A new party which unites the people who joined Corbyn’s Labour with the radical Left outside the party would be a massive step forward inside British politics. Yet, while I believe that parties are important for bringing activists together, without activity at the basis of society, Left parties are impotent. This means that any campaign for a different voting system must be secondary to action from below.
How can we change society?
The key thing lies in understanding how we can change society. Only this week, we have seen the unprecedented conviction of policemen responsible for the racist murders of George Floyd and Dalian Atkinson. This is testament to the ability of movements like Black Lives Matter to effect change. Similarly, the fact that the environment is on the political agenda is the result of the international mobilisations by Fridays for Future.
Even parliamentary reform is dependent on extra-parliamentary struggle.

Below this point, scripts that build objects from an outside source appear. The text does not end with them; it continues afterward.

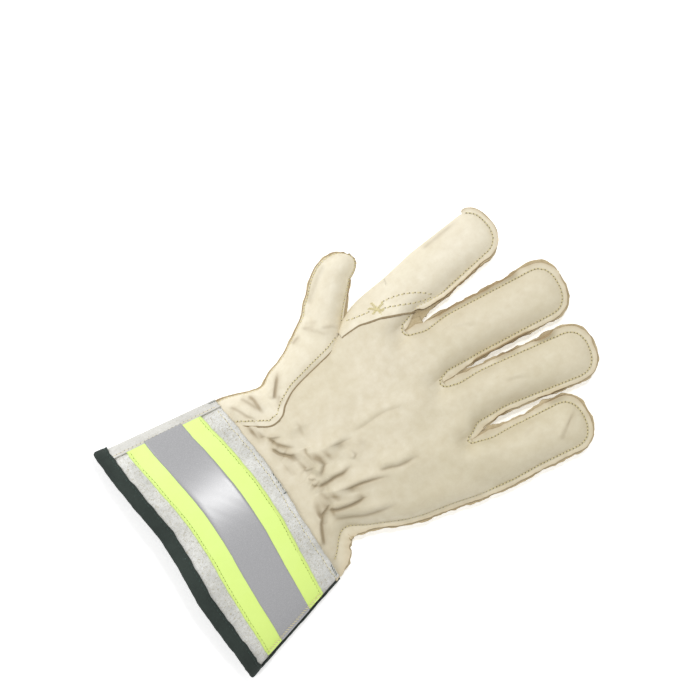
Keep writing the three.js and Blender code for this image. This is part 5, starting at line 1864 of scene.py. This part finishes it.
back_line = np.linspace(WRAP_TURN + 0.02, np.pi - 0.16, 300)
wrist_row = (CANVAS_ROW + 0.5 * ripple(back_line * ROUND_CANVAS, 91)) / CUFF_LENGTH + set_back(back_line)
wrap_row = np.linspace(0.03, 0.9, 120)
wrap_line = np.full(120, WRAP_TURN - 0.035)
tape_half = TAPE_WIDTH / 2 / CUFF_LENGTH
tape_rows = []
for seed, side in enumerate((-1, 1)):
    wander = 0.25 * ripple(back_line * ROUND_CANVAS, 95 + seed) / CUFF_LENGTH
    row = tape_middle(back_line) + side * (tape_half - TAPE_INSET / CUFF_LENGTH) + wander
    out = GAP + TAPE + 0.05
    tape_rows.append(cuff_row(row, back_line, out, 95 + seed, pitch=2.5, length=1.5, hole=0.34))
end_row = tape_middle(TAPE_END_ROW) + tape_half * np.linspace(-0.96, 0.96, 80)
end_line = np.full(80, TAPE_END_ROW)
canvas_rows = [
    cuff_row(wrist_row, back_line, 0.1, 91, length=1.7, hole=0.3),
    cuff_row(wrap_row, wrap_line, 1.05, 93, length=1.8, hole=0.3),
    cuff_row(end_row, end_line, GAP + TAPE + 0.6, 98, pitch=1.7, slant=0.9, length=2.3, hole=0.1),
]
binding_line = np.linspace(0.06, np.pi - 0.06, 300)
hem_line = HEM_WAVE * ripple(binding_line * ROUND_MOUTH, 61)
binding_row = binding_from + (BINDING_ROW + hem_line) / CUFF_LENGTH
dark_rows = [cuff_row(binding_row, binding_line, outer - 0.1, 99, pitch=3.0, length=2.0, hole=0.2)]
add_stitches("canvas_stitches", canvas_rows, YELLOW_STITCHES, 0.28)
add_stitches("tape_stitches", tape_rows, (lime_thread, lime_hole_shade), 0.24)
add_stitches("binding_stitches", dark_rows, (dark_thread, dark_thread), 0.26)


# The loose dark threads at the wrist edge of the canvas: one frayed out of the edge over the back of the
# hand, with its end curled up, and the tacks at the two corners.
fray = np.linspace(1.434, 1.63, 40)
curl = set_back(fray[-1]) + np.linspace(-0.012, 0.016, 12)
corner = np.linspace(2.6, 2.9, 30)
tack = np.linspace(0.0, 0.055, 12)
loose_rows = [
    cuff_row(set_back(fray) + 0.002, fray, 0.1, 101, pitch=2.3, slant=0.35, length=1.5, hole=NO_HOLE),
    cuff_row(curl, np.full(12, 1.65), 0.3, 102, pitch=1.0, slant=0.6, length=1.5, hole=NO_HOLE),
    cuff_row(0.012 + 0 * corner, corner, 0.3, 103, pitch=1.7, slant=0.7, length=1.9, hole=NO_HOLE),
    cuff_row(tack, np.full(12, 0.25), 1.2, 104, pitch=1.2, slant=0.5, length=1.8, hole=NO_HOLE),
]
add_stitches("loose_threads", loose_rows, (dark_thread, dark_thread), 0.24)
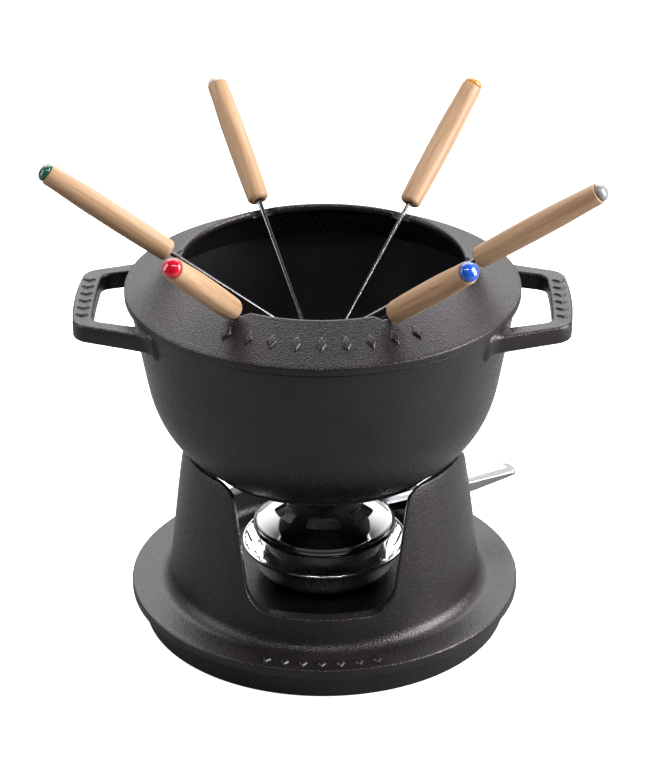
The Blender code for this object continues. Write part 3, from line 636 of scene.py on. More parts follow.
def makePot():
    s = potSizes
    bowlVerts, bowlFaces, bowlSlots = makeBowl()
    loopVerts, loopFaces = makeLoop()
    parts = [(bowlVerts, bowlFaces)]
    for turn in (0.0, math.pi):
        spin = Matrix.Rotation(s["turn"] + turn, 3, "Z")
        parts.append(([tuple(spin @ Vector(v) + Vector((0, 0, s["base"]))) for v in loopVerts], loopFaces))
    verts, faces = joinParts(parts)
    slots = bowlSlots + [0] * (len(faces) - len(bowlSlots))
    return meshObject("castPot", verts, faces, [ironFinish, enamelFinish], slots, sharpAngle=60)


pot = makePot()
finishPiece(pot, "pot", "enamelled_iron", "pot")
print("pot made:", len(pot.data.polygons), "faces")

ringSizes = {
    "turn": math.radians(-4.5), "seat": potSizes["base"] + potSizes["height"] + 0.0003, "radius": 0.1072,
    "band": 0.0045, "height": 0.0181, "crest": 0.0786, "lipInset": 0.0026, "thick": 0.0040,
    "collarDepth": 0.0070, "collarOuter": 0.0978, "collarWall": 0.0030,
    "notches": 6, "floorHalf": 0.0044, "slope": math.radians(39), "sideRise": 1.15, "notchDepth": 0.0037,
}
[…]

In 1974, Tory prime minister Ted Heath called a general election under the slogan “Who governs Britain – the unions or the government?” Striking miners and other social movements showed Heath that it wasn’t him. The reason that Starmer’s Labour is in decline is to a large extent because it no longer has any organic link to movements outside parliament.
So, a campaign for progressive politics should not start with a demand for PR. This is not least because the implementation of PR would depend on the votes of a Tory government which is perfectly happy to profit from the current system. The best way to challenge the Tories is not by moral outrage but by building social movements which challenge everything they stand for.
If we build up these movements, other changes will follow.
Thanks to Hari Kumar, Carol McGuigan and Anna Southern for comments on an earlier version of this article.